**Work to complete**:
List each line of the data that holds the word "bends".

**Material for this task**:
* * * * * * *

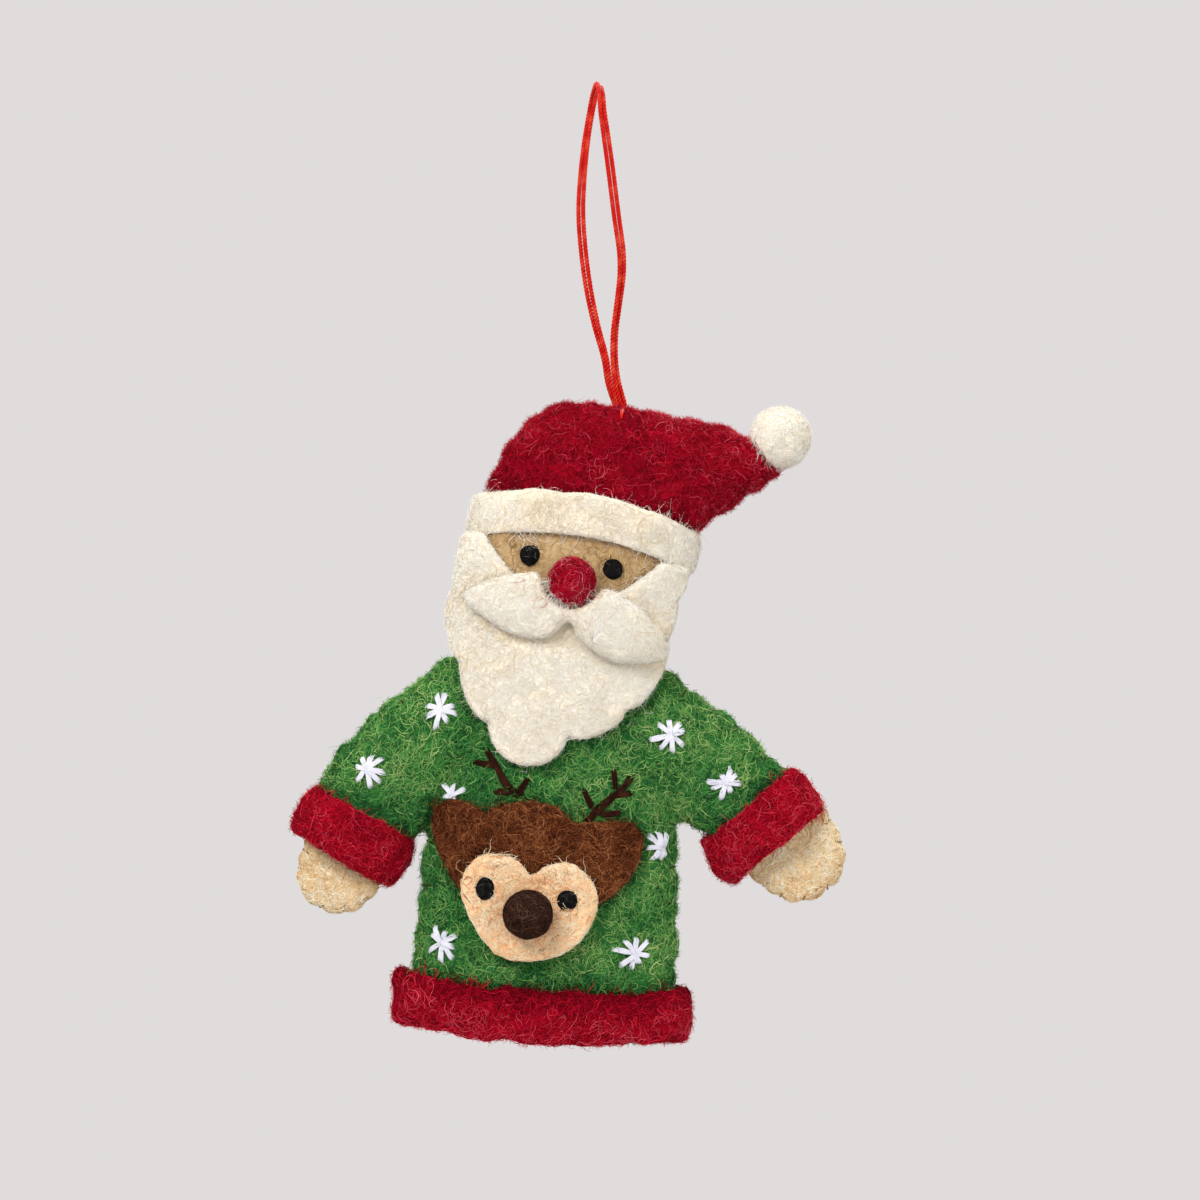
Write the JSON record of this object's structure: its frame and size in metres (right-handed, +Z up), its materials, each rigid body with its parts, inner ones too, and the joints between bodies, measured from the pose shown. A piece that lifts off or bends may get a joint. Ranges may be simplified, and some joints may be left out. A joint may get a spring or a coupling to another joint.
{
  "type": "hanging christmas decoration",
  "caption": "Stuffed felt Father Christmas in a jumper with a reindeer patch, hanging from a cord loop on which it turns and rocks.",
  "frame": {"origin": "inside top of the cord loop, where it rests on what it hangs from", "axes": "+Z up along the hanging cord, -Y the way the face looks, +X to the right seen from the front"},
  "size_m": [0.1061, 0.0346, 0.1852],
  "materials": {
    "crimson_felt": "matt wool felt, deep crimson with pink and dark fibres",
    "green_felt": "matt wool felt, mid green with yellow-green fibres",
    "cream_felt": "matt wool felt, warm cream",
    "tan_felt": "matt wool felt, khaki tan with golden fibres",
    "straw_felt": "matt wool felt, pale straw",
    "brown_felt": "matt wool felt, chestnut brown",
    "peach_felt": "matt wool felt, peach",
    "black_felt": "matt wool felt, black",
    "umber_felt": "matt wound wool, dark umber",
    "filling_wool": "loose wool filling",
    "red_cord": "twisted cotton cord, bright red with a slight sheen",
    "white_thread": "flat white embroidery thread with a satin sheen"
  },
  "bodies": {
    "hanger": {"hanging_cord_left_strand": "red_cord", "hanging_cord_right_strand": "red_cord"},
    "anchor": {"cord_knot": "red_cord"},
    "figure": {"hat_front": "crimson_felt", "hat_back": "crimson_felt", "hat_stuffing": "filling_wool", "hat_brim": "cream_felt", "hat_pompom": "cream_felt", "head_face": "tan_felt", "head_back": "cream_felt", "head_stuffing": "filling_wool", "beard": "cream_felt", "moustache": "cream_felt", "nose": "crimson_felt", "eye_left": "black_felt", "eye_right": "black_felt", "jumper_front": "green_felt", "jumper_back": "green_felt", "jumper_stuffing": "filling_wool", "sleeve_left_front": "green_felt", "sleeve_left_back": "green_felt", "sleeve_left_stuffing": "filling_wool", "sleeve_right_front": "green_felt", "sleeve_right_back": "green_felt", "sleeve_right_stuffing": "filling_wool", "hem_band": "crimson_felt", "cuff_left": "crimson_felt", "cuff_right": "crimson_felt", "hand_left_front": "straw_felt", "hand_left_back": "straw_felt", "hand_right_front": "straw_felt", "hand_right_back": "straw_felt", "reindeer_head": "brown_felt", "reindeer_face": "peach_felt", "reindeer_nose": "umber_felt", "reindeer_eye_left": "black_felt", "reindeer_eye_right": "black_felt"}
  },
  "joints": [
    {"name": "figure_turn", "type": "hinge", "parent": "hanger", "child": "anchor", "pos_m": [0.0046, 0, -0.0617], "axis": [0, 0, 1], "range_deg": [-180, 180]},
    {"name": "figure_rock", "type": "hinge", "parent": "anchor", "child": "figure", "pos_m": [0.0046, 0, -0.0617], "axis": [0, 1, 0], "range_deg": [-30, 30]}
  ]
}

* * * * * * *

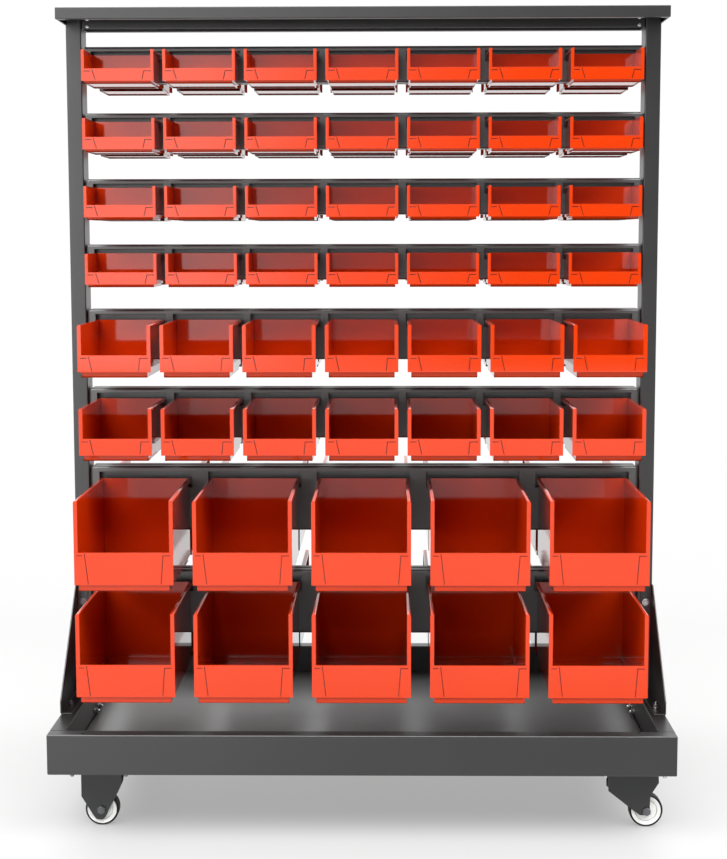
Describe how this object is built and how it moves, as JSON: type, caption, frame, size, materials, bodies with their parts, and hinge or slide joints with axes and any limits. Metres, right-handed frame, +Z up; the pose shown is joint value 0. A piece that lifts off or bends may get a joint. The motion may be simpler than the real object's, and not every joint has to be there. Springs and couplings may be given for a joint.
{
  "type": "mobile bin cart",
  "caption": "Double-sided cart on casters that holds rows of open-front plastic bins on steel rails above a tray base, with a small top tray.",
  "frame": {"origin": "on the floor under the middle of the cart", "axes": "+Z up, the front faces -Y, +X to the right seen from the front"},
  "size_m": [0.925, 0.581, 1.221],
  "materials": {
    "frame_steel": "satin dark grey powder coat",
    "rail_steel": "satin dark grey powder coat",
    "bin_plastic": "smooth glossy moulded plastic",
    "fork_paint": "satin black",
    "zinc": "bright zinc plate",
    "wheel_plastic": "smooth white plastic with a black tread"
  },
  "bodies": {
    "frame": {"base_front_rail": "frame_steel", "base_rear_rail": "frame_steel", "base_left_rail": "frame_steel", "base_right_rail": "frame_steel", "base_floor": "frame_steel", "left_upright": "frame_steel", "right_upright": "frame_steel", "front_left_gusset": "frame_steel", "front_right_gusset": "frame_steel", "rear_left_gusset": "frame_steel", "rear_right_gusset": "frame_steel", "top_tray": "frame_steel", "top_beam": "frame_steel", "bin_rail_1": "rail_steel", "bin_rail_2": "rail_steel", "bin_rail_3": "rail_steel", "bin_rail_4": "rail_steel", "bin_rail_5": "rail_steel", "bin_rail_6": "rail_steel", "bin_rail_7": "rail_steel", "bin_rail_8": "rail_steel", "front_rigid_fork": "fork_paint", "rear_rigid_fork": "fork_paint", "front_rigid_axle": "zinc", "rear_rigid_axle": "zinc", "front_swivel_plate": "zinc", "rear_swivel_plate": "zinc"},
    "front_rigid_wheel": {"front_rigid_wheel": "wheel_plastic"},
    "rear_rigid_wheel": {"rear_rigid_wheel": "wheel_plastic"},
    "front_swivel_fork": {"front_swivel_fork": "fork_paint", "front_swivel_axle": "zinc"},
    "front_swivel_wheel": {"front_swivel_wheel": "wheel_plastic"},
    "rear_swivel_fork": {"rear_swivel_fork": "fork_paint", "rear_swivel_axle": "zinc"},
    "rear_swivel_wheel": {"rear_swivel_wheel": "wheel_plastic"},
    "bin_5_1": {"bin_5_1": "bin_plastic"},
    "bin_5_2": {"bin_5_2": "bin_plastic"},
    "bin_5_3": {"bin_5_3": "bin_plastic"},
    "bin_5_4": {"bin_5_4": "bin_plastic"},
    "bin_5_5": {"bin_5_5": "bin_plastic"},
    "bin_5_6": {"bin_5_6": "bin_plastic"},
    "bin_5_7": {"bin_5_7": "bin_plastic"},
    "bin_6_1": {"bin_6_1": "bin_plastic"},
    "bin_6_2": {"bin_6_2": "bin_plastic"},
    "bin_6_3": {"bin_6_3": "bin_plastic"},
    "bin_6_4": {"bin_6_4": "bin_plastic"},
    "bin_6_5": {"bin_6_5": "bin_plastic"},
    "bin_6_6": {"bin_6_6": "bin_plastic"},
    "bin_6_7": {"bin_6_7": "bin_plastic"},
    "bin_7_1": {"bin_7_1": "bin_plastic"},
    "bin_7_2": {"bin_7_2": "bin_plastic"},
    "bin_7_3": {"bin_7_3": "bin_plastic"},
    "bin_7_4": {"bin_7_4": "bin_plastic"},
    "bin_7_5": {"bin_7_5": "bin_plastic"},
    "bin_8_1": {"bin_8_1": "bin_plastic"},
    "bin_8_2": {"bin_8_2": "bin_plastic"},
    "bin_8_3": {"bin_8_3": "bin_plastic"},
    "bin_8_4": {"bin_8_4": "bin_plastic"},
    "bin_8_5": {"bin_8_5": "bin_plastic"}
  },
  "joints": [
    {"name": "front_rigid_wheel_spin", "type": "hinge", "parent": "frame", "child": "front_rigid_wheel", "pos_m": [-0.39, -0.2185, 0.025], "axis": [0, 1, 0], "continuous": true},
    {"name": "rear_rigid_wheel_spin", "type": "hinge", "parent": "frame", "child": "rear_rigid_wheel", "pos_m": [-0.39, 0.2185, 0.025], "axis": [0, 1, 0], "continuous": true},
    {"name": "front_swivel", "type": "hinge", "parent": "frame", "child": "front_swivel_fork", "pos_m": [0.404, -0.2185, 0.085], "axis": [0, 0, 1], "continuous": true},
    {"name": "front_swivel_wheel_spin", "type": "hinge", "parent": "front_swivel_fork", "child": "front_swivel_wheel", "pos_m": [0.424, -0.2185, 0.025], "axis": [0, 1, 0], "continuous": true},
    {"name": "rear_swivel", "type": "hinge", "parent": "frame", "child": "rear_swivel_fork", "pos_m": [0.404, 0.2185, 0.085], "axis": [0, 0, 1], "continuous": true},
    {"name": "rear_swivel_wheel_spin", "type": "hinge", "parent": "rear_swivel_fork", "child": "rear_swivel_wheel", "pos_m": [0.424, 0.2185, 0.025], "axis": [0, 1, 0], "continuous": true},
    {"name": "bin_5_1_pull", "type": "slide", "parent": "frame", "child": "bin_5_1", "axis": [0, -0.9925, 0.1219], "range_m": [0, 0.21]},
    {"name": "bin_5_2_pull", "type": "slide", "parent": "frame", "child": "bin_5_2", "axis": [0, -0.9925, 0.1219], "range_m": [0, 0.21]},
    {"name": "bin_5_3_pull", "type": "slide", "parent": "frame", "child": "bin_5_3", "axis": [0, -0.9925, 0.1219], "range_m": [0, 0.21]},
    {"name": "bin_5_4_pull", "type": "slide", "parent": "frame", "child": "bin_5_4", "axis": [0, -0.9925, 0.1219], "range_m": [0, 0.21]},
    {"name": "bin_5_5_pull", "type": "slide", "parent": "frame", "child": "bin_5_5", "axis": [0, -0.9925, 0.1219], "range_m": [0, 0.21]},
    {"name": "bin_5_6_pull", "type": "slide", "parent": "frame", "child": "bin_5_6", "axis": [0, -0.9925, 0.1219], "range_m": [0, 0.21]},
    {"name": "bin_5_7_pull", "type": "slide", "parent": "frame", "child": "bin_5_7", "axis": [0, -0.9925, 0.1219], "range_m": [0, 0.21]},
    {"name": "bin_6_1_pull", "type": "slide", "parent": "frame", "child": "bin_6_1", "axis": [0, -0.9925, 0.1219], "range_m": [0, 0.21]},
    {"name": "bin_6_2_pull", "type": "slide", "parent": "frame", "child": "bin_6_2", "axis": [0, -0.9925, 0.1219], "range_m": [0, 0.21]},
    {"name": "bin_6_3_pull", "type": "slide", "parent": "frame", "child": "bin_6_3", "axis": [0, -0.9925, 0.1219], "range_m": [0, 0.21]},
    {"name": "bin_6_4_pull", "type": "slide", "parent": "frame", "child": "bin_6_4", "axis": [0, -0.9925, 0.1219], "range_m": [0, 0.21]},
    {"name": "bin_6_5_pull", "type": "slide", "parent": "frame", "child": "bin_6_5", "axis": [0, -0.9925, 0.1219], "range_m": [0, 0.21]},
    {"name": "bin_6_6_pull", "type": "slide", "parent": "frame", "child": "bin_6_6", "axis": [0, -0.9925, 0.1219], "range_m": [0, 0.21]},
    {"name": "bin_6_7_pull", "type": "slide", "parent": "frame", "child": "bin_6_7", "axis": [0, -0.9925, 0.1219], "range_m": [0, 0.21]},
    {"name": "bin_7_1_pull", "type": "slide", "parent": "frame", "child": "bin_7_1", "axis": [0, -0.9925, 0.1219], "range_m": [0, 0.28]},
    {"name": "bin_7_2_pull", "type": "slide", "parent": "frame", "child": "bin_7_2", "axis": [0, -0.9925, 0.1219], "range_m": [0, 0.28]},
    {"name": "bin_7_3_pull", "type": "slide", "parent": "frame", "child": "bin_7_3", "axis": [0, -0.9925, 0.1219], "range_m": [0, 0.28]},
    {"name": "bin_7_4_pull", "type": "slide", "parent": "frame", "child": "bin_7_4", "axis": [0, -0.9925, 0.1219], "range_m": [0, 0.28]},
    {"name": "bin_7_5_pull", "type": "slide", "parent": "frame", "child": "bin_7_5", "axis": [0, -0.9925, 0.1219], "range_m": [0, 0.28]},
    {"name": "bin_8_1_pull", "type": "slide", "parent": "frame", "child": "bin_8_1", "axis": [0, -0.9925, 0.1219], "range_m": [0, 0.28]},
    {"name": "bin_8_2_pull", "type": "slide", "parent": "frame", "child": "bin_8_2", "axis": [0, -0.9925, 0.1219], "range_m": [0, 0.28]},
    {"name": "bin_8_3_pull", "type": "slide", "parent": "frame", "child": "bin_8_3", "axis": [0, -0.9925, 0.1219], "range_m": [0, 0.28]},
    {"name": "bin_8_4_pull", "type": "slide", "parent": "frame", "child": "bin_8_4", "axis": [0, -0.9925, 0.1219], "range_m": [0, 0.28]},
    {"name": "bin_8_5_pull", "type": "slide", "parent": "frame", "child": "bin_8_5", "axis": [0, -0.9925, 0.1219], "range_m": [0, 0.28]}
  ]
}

* * * * * * *

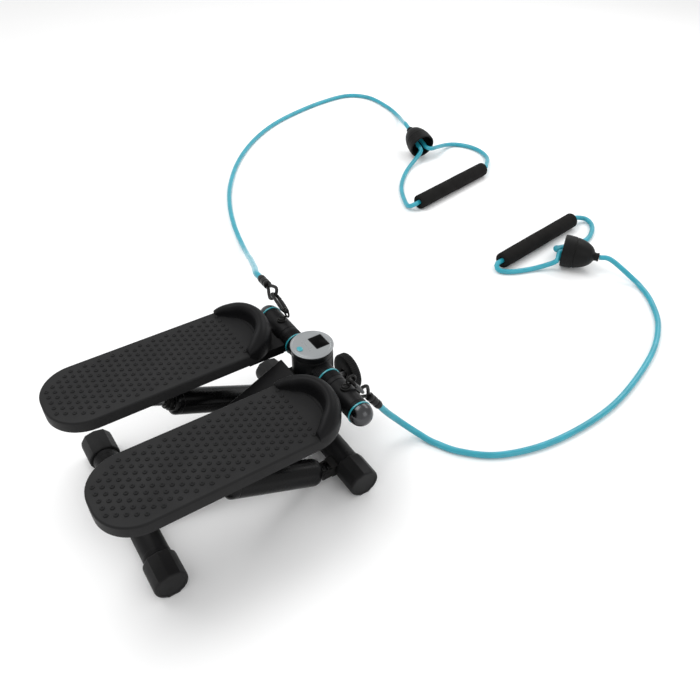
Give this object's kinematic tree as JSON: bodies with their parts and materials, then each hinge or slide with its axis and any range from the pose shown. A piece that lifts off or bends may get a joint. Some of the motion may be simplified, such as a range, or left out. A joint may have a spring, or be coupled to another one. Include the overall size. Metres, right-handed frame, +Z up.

* * * * * * *

**Exercise result**:
Write the JSON record of this object's structure: its frame and size in metres (right-handed, +Z up), its materials, each rigid body with its parts, inner ones too, and the joints between bodies, measured from the pose shown. A piece that lifts off or bends may get a joint. Ranges may be simplified, and some joints may be left out. A joint may get a spring or a coupling to another joint.
Describe how this object is built and how it moves, as JSON: type, caption, frame, size, materials, bodies with their parts, and hinge or slide joints with axes and any limits. Metres, right-handed frame, +Z up; the pose shown is joint value 0. A piece that lifts off or bends may get a joint. The motion may be simpler than the real object's, and not every joint has to be there. Springs and couplings may be given for a joint.
Give this object's kinematic tree as JSON: bodies with their parts and materials, then each hinge or slide with its axis and any range from the pose shown. A piece that lifts off or bends may get a joint. Some of the motion may be simplified, such as a range, or left out. A joint may have a spring, or be coupled to another one. Include the overall size. Metres, right-handed frame, +Z up.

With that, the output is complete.